Passive system reliability analysis using Response Conditioning Method with an application to failure frequency estimation of Decay Heat Removal of PFBR

► This paper presents a computationally efficient and consistent methodology to evaluate reliability of passive nuclear safety systems. ► The methodologies are experimented with passive Decay Heat Removal System of Prototype Fast Breeder Reactor (PFBR). ► Inclusion of passive system reliability in Probabilistic Safety Assessment is demonstrated. ► Failure frequencies are evaluated with respect to core damage as well as operational safety. Innovative nuclear reactor designs include passive means to achieve high reliability in accomplishing safety functions. Functional reliability analyses of passive systems include Monte Carlo sampling of system uncertainties, followed by propagation through mechanistic system models. For complex passive safety systems of high reliability, Monte Carlo simulations using mechanistic codes are computationally expensive and often become prohibitive.

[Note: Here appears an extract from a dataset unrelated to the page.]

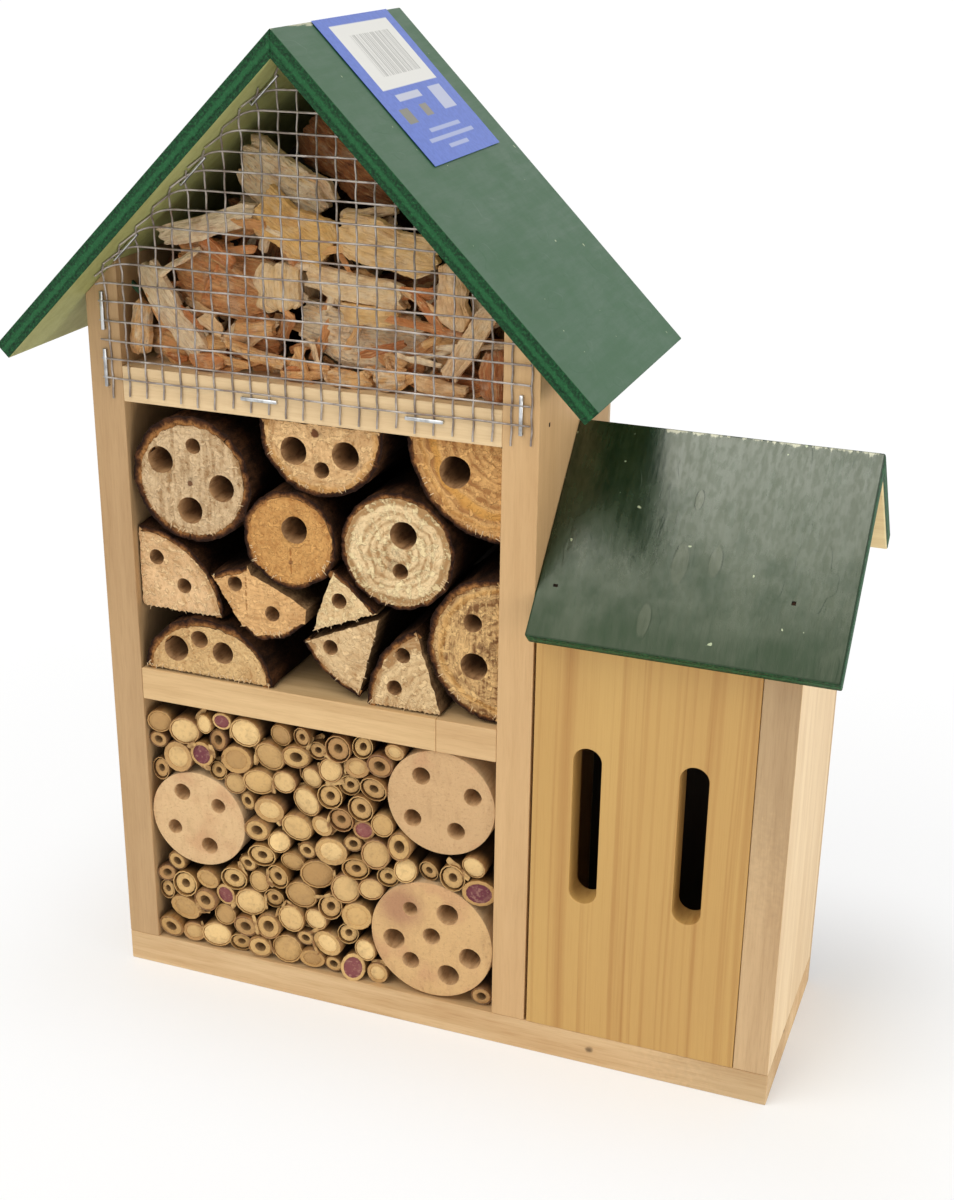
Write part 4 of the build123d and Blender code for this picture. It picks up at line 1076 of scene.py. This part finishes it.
finish_piece(shape, "husks", [husk], (), 50)

# Wire mesh: every wire follows the net's surface, flat over the bay and folded forward under the roof
PITCH = 0.00635
WIRE = 0.00035
FOLD = 0.0042
REACH = 0.0088
ROOF_GAP = 0.0008
COLUMNS = 24
WIRE_STEP = 0.0016
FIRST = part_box("wire_mesh")[0].x + 0.0032
LAST = FIRST + (COLUMNS - 1) * PITCH
ROW_LOW = SHELF_TOP - 0.004
ROWS = ceil((RIDGE_UNDER - 0.004 - ROW_LOW) / PITCH)


def on_net(x, z, lift):
    """Where a point of the unfolded net lies, or None past its cut edge."""
    side = 1 if x > RIDGE_X else -1
    rise = (x - RIDGE_X) * side
    past = (rise + z - (RIDGE_UNDER - ROOF_GAP)) * SLOPE
    along = (rise - z) * SLOPE
    bent = past + FOLD
    if bent <= 0:
        forward = 0.0
    elif bent < FOLD * pi / 2:
        past = -FOLD + FOLD * sin(bent / FOLD)
        forward = FOLD * (1 - cos(bent / FOLD))
    else:
        forward = FOLD + bent - FOLD * pi / 2
        past = 0.0
    if forward > REACH:
        return None
    level = past / SLOPE + RIDGE_UNDER - ROOF_GAP
    rise, z = (level + along / SLOPE) / 2, (level - along / SLOPE) / 2
    wave = 0.0006 * lumps(x * 60, z * 60, 4.0)
    return Vector((RIDGE_X + side * rise, FRONT - WIRE - lift - forward - abs(wave), z))


def wire(start, stop, spot):
    """The points of a wire from a start to a stop, as long as its spots lie on the net."""
    run = []
    while start < stop:
        place = spot(start)
        if place is not None:
            run.append(place)
        elif run:
            break
        start += WIRE_STEP
    return run


wires = []
for column in range(COLUMNS):
    x, lean = FIRST + column * PITCH, sway(0.0003)
    low = ROW_LOW - dice.uniform(0.0055, 0.0072)
    wires.append(wire(low, 1, lambda z: on_net(x + lean * sin(z * 90) + 0.00015 * sin(z * 700), z, 0)))
for row in range(ROWS):
    z, lean = ROW_LOW + row * PITCH, sway(0.0003)
    wires.append(wire(FIRST - 0.003, LAST + 0.0008, lambda x: on_net(x, z + lean * sin(x * 80), WIRE * 1.6)))
wires = [run for run in wires if len(run) > 2]

curve = bpy.data.curves.new("net_wires", "CURVE")
curve.dimensions = "3D"
curve.bevel_depth = WIRE * 0.95
curve.bevel_resolution = 1
curve.use_fill_caps = True
for run in wires:
    spline = curve.splines.new("POLY")
    spline.points.add(len(run) - 1)
    for point, place in zip(spline.points, run):
        point.co = (*place, 1)
holder = add_object("net_wires", curve)
mesh = bpy.data.meshes.new_from_object(holder)
bpy.data.objects.remove(holder)
shape = bmesh.new()
shape.from_mesh(mesh)
bpy.data.meshes.remove(mesh)
face_out(shape)
zinc_tones = (0.46, 0.42, 0.39), (0.24, 0.2, 0.175)
zinc = mottled(
    "galvanised", 0.55, (160, (1, 1, 1), 3, 0.6), 0.35, 0.65, *zinc_tones, 0.0002, rust=0.4, Metallic=0.7,
)
finish_piece(shape, "net_wires", [zinc], ["wire_mesh", "mesh_strips"], 60)

# Staples and brads
steel_tones = (0.6, 0.62, 0.64), (0.32, 0.32, 0.32)
bright = mottled("bright_staple", 0.3, (300, (1, 1, 1), 2, 0.6), 0.4, 0.7, *steel_tones, 0.00004, Metallic=1)
for node_name in ("front_staples", "roof_staples"):
    finish_piece(eased(node_name, 0.00018), node_name + "_round", [bright], [node_name])
head_tones = (0.004, 0.004, 0.003), (0.03, 0.014, 0.007)
brad_head = mottled("brad_head", 0.8, (700, (1, 1, 1), 2), 0.4, 0.6, *head_tones, Specular_IOR_Level=0.1)
for node_name in ("back_brads", "carcass_brads"):
    for slot in nodes[node_name].material_slots:
        slot.material = brad_head.material
# Brads of the main roof and of the small back sheet are painted over; the small front sheet's show
shape = joined_copy("roof_brads")
for face in shape.faces:
    middle = face.calc_center_median()
    face.material_index = 1 if middle.x < BAY_RIGHT + 0.015 else 0 if middle.y < -0.024 else 2
finish_piece(shape, "roof_brads_sunk", [brad_head, main_paint, small_paint], ["roof_brads"])

# The paper label, lifting a little in a gentle wave
low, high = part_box("roof_label")
label_length = (high.x - low.x) / SLOPE - 0.0006
shape = bmesh.new()
uv = layer(shape.loops.layers.uv, "print")
bmesh.ops.create_grid(shape, x_segments=24, y_segments=24, size=0.5)
for face in shape.faces:
    for loop in face.loops:
        loop[uv].uv = (loop.vert.co.y + 0.5, 0.5 - loop.vert.co.x)
top = Vector((RIDGE_X + 0.0003, 0, RIDGE_UNDER + SHEET / SLOPE + 0.00012))
for vert in shape.verts:
    down, across = vert.co.x + 0.5, vert.co.y + 0.5
    lift = (0.00012 + 0.00005 * sin(down * 9) * sin(across * 7)) * SLOPE
    run = down * label_length * SLOPE
    vert.co = top + Vector((run + lift, low.y + across * (high.y - low.y), -run + lift))
face_out(shape)
bmesh.ops.solidify(shape, geom=shape.faces[:], thickness=0.00008)
face_out(shape)
finish_piece(shape, "paper_label", [printed_paper("printed_paper")], ["roof_label"])

# The floor: lit by the lamps near the base and white to the camera away from it, where outside is
# the distance from the base's outline
shape = bmesh.new()
bmesh.ops.create_grid(shape, x_segments=1, y_segments=1, size=9)
floor_mesh = bpy.data.meshes.new("floor")
shape.to_mesh(floor_mesh)
shape.free()
floor_object = add_object("floor", floor_mesh)
white = Finish("floor_white", 0.9, Base_Color=(0.94, 0.95, 0.96, 1))
glow = white.add("Emission", {}, {"Color": (1, 1, 1, 1), "Strength": 1.02})
seen = white.add("LightPath", {}, {}, "Is Camera Ray")
BASE_MIDDLE, BASE_HALF = (0.007, 0, 0), (0.127, 0.04, 1)
outside = white.place.vector("SUBTRACT", BASE_MIDDLE).vector("ABSOLUTE")
outside = outside.vector("SUBTRACT", BASE_HALF).vector("MAXIMUM").vector("LENGTH", output="Value")
white_share = 0.22 + outside.rise(-0.02, 0.09) * 0.56 + outside.rise(0.05, 0.4) * 0.22
lit = Value(white.tree, white.shader.outputs[0])
blend = white.add("MixShader", {}, {0: seen * white_share, 1: lit, 2: glow})
white.tree.links.new(blend.socket, white.tree.nodes["Material Output"].inputs["Surface"])
floor_mesh.materials.append(white.material)

# The world: bright where it is seen, mirrored or looked through, and half as bright as a light
world = bpy.data.worlds.new("studio")
bpy.context.scene.world = world
world.use_nodes = True
sky = world.node_tree.nodes["Background"]
sky.inputs["Color"].default_value = (1, 1, 1, 1)
RAYS = ("Is Camera Ray", "Is Glossy Ray", "Is Transmission Ray")
camera_ray, glossy_ray, through_ray = (add_node(world.node_tree, "LightPath", {}, {}, ray) for ray in RAYS)
direct = camera_ray.maths("MAXIMUM", glossy_ray).maths("MAXIMUM", through_ray)
strength = add_node(world.node_tree, "MapRange", {}, {"Value": direct, "To Min": 0.5, "To Max": 1.0})
world.node_tree.links.new(strength.socket, sky.inputs["Strength"])


def softbox(name, direction, distance, wide, high, power, middle=0.17):
    """A warm white panel lamp that faces the middle of the house."""
    lamp = bpy.data.lights.new(name, "AREA")
    lamp.shape = "RECTANGLE"
    lamp.size = wide
    lamp.size_y = high
    lamp.energy = power
    lamp.color = (1.0, 0.965, 0.9)
    holder = add_object(name, lamp)
    aim = Vector(direction).normalized()
    holder.location = Vector((0, 0, middle)) + aim * distance
    holder.rotation_euler = aim.to_track_quat("Z", "Y").to_euler()


softbox("key_softbox", (-0.3, -0.46, 0.84), 1.5, 1.1, 1.1, 12.5)
softbox("front_fill", (-0.12, -0.95, 0.22), 1.6, 1.0, 0.6, 3.8, 0.1)
softbox("side_panel", (0.99, -0.08, 0.05), 1.3, 1.2, 0.4, 8.5, 0.12)

# The camera, as solved from the photograph
PHOTO_WIDE, PHOTO_HIGH = 954, 1200
FOCAL_PIXELS = 1774.376
SENSOR_HIGH = 24.0
camera = bpy.data.cameras.new("camera")
camera.sensor_fit = "VERTICAL"
camera.sensor_height = SENSOR_HIGH
camera.sensor_width = SENSOR_HIGH * PHOTO_WIDE / PHOTO_HIGH
camera.lens = SENSOR_HIGH * FOCAL_PIXELS / PHOTO_HIGH
camera.clip_end = 30
camera_object = add_object("camera", camera)
azimuth, elevation, roll = radians(20.033), radians(22.345), radians(0.788)
back = Vector((sin(azimuth) * cos(elevation), -cos(azimuth) * cos(elevation), sin(elevation)))
level_right = (-back).cross(Vector((0, 0, 1))).normalized()
level_up = level_right.cross(-back)
right = level_right * cos(roll) + level_up * sin(roll)
up = level_up * cos(roll) - level_right * sin(roll)
turn = Matrix((right, up, back)).transposed()
eye = Matrix.Translation((0.195884, -0.531921, 0.384266))
camera_object.matrix_world = eye @ turn.to_4x4()
bpy.context.scene.camera = camera_object
bpy.context.scene.view_settings.view_transform = "Standard"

Passive system reliability analysis using recently proposed Response Conditioning Method, which incorporates the insights obtained from approximate solutions like response surfaces in simulations to obtain computationally efficient and consistent probability estimates, is presented in this paper. The method is applied to evaluate the reliability of passive Decay Heat Removal (DHR) system of Indian Prototype Fast Breeder Reactor (PFBR). The accuracy as well as efficiency of the method is compared with direct Monte Carlo simulation. The variability of the reliability values is estimated using bootstrap technique. The system abilities, to prevent critical structural damage as well as to ensure operational safety, are quantitatively ascertained. The system functional failure probabilities are integrated with hardware failure probabilities and the inclusion of passive system unreliability in Probabilistic Safety Assessment is demonstrated.